Lines containing the string "imported" are to be collected in full.

SUPPLIED DATA:
● ● ● ● ● ● ●

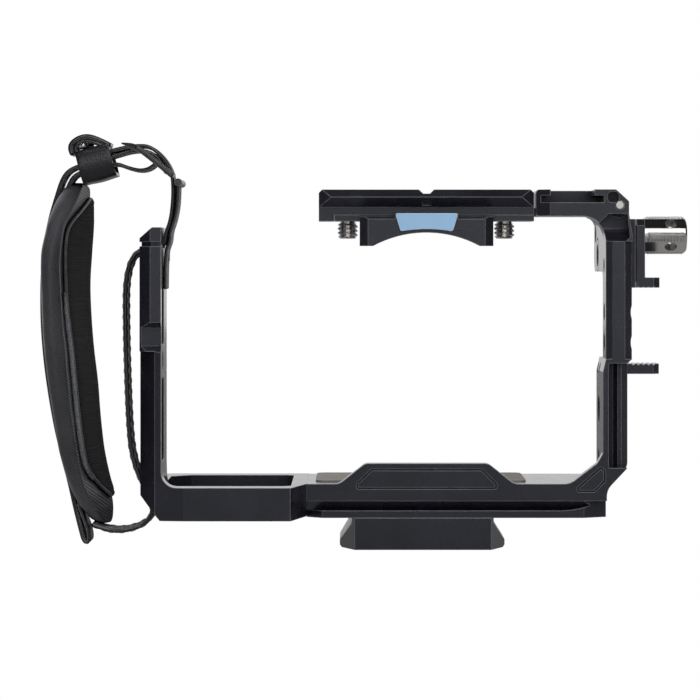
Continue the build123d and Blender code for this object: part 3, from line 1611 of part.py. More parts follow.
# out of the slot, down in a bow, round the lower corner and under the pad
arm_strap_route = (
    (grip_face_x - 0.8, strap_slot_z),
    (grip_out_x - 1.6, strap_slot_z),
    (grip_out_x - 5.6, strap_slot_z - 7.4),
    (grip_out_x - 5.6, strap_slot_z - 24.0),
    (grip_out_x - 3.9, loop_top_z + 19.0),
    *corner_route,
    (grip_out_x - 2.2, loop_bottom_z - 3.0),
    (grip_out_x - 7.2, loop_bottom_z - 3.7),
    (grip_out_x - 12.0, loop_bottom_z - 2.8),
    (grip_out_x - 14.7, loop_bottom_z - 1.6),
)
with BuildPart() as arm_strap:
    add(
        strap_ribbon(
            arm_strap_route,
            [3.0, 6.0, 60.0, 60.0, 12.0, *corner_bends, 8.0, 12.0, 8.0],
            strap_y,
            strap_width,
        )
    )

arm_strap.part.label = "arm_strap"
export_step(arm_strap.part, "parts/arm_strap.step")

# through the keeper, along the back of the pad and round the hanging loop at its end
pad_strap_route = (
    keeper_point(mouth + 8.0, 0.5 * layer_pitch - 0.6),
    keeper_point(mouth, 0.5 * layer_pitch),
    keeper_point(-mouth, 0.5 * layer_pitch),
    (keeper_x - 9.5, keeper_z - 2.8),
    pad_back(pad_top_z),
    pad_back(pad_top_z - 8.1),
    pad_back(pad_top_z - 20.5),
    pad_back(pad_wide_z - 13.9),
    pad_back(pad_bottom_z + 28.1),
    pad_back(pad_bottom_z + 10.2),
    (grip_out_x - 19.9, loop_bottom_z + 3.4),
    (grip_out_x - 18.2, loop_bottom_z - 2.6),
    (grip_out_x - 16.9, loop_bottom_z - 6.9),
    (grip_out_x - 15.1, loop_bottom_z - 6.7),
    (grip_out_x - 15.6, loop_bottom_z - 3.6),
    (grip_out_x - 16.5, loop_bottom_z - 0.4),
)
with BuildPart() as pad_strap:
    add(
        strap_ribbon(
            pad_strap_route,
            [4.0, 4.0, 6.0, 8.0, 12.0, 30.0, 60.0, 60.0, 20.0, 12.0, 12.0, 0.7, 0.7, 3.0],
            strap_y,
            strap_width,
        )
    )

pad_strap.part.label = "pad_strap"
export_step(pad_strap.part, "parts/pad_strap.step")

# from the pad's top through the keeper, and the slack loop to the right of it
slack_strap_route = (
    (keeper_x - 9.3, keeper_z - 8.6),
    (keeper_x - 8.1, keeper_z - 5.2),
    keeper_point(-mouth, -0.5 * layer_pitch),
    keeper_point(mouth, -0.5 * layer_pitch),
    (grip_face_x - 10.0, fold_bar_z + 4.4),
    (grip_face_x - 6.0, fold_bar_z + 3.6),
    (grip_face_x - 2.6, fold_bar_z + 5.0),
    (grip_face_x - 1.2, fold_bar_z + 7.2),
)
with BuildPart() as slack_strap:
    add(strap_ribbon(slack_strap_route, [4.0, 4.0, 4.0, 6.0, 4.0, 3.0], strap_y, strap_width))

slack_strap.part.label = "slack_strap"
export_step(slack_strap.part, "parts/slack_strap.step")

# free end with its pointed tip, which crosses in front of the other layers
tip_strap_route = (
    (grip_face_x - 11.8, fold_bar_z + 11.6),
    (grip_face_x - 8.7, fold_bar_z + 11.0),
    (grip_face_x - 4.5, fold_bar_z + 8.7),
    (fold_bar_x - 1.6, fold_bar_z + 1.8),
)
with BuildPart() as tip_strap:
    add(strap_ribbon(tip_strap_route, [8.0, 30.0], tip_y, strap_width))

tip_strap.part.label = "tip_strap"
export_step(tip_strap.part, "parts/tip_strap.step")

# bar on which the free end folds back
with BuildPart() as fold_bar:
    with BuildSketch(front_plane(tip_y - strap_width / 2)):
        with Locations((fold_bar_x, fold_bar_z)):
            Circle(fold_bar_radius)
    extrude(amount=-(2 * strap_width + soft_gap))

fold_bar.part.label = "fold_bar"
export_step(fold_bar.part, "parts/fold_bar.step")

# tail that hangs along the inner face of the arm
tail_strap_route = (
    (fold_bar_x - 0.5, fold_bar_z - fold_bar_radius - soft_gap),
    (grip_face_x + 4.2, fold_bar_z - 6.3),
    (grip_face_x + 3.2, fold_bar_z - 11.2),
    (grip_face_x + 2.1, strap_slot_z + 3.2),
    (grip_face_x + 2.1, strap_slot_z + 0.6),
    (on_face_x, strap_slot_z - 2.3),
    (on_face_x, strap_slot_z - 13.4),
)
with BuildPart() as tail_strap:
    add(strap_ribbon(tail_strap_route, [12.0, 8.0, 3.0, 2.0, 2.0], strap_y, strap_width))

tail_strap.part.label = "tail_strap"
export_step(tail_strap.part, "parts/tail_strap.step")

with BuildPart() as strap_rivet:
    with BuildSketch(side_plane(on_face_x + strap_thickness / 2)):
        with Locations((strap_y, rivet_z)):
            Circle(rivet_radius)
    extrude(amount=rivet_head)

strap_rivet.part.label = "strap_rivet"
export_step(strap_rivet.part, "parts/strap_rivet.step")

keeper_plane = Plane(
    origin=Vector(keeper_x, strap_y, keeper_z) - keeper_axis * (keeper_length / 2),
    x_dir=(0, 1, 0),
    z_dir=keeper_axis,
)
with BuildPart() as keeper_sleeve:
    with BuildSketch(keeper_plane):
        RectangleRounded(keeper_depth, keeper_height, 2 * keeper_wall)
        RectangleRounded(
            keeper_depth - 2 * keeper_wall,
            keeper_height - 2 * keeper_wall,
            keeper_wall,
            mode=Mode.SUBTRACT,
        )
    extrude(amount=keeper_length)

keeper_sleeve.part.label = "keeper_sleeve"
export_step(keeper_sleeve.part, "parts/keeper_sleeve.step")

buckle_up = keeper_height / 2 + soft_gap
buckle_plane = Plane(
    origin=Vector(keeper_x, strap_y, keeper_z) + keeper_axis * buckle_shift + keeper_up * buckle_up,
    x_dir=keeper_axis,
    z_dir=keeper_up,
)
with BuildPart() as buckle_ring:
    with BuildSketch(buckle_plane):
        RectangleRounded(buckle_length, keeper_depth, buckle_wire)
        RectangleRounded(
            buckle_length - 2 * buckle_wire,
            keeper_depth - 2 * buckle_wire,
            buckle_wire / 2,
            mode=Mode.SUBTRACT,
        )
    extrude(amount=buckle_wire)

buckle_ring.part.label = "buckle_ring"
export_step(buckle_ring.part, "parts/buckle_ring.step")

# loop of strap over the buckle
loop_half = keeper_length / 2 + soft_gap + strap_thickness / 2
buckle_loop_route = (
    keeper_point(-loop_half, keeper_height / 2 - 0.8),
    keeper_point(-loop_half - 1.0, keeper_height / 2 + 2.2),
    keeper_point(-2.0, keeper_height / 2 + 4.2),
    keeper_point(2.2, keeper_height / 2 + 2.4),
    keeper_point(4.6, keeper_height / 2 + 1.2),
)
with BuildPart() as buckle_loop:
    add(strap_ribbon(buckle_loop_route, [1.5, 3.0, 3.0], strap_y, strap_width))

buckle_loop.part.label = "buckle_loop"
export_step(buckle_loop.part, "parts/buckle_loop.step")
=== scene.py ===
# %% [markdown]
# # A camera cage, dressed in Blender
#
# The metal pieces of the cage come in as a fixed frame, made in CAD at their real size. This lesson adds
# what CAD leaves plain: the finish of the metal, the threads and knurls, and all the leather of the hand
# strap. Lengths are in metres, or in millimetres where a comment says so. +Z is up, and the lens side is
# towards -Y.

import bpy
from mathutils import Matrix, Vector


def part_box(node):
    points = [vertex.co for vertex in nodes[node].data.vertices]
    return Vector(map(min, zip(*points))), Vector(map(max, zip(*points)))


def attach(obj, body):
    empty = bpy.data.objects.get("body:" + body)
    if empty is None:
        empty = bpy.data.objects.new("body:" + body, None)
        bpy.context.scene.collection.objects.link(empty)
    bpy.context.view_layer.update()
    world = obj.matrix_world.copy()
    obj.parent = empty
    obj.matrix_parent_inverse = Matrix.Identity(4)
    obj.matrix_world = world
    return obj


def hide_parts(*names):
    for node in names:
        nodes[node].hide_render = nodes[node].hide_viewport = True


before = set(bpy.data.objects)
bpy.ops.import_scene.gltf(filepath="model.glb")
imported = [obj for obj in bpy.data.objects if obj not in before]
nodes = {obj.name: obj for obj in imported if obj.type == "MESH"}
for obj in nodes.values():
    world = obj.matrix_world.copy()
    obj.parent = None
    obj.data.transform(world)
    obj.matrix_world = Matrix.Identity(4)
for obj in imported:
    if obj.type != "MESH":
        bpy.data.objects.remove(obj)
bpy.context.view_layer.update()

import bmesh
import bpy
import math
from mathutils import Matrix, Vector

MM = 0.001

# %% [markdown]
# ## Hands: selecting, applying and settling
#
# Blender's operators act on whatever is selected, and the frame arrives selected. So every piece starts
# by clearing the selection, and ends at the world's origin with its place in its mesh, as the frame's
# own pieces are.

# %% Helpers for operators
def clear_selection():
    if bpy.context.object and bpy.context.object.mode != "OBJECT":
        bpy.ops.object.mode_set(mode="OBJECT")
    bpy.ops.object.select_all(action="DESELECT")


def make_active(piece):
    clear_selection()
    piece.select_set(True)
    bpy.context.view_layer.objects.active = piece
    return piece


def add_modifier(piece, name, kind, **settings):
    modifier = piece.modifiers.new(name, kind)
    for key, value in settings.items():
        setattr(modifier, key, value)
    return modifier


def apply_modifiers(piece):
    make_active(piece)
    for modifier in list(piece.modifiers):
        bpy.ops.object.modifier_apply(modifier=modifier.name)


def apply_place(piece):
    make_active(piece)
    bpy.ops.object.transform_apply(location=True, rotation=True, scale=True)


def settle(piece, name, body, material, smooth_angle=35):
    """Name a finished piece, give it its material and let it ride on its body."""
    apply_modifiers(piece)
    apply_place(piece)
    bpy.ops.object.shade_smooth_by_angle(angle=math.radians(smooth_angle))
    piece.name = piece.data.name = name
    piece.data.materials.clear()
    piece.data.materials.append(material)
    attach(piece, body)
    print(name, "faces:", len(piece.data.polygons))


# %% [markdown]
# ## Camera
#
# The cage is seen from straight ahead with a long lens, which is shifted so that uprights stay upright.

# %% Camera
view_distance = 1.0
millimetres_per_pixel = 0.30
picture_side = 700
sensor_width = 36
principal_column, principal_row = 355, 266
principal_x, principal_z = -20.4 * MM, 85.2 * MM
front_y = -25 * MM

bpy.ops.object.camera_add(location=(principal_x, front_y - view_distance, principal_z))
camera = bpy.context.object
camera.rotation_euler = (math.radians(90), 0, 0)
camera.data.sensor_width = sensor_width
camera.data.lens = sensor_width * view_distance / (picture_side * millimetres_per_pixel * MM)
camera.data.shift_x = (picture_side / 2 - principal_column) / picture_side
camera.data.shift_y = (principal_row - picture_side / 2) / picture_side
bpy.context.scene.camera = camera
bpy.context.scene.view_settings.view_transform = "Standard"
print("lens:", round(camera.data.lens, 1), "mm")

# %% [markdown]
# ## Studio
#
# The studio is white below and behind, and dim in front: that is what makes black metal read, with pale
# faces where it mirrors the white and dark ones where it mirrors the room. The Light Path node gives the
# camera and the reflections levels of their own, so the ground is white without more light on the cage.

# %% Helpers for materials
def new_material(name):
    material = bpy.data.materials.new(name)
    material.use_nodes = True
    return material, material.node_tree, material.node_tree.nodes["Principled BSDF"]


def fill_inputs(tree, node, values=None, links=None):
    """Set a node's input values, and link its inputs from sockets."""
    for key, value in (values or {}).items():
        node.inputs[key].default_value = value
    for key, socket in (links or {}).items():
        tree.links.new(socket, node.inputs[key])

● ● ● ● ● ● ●

ANSWER TO THIS PROBLEM:
imported = [obj for obj in bpy.data.objects if obj not in before]
nodes = {obj.name: obj for obj in imported if obj.type == "MESH"}
for obj in imported:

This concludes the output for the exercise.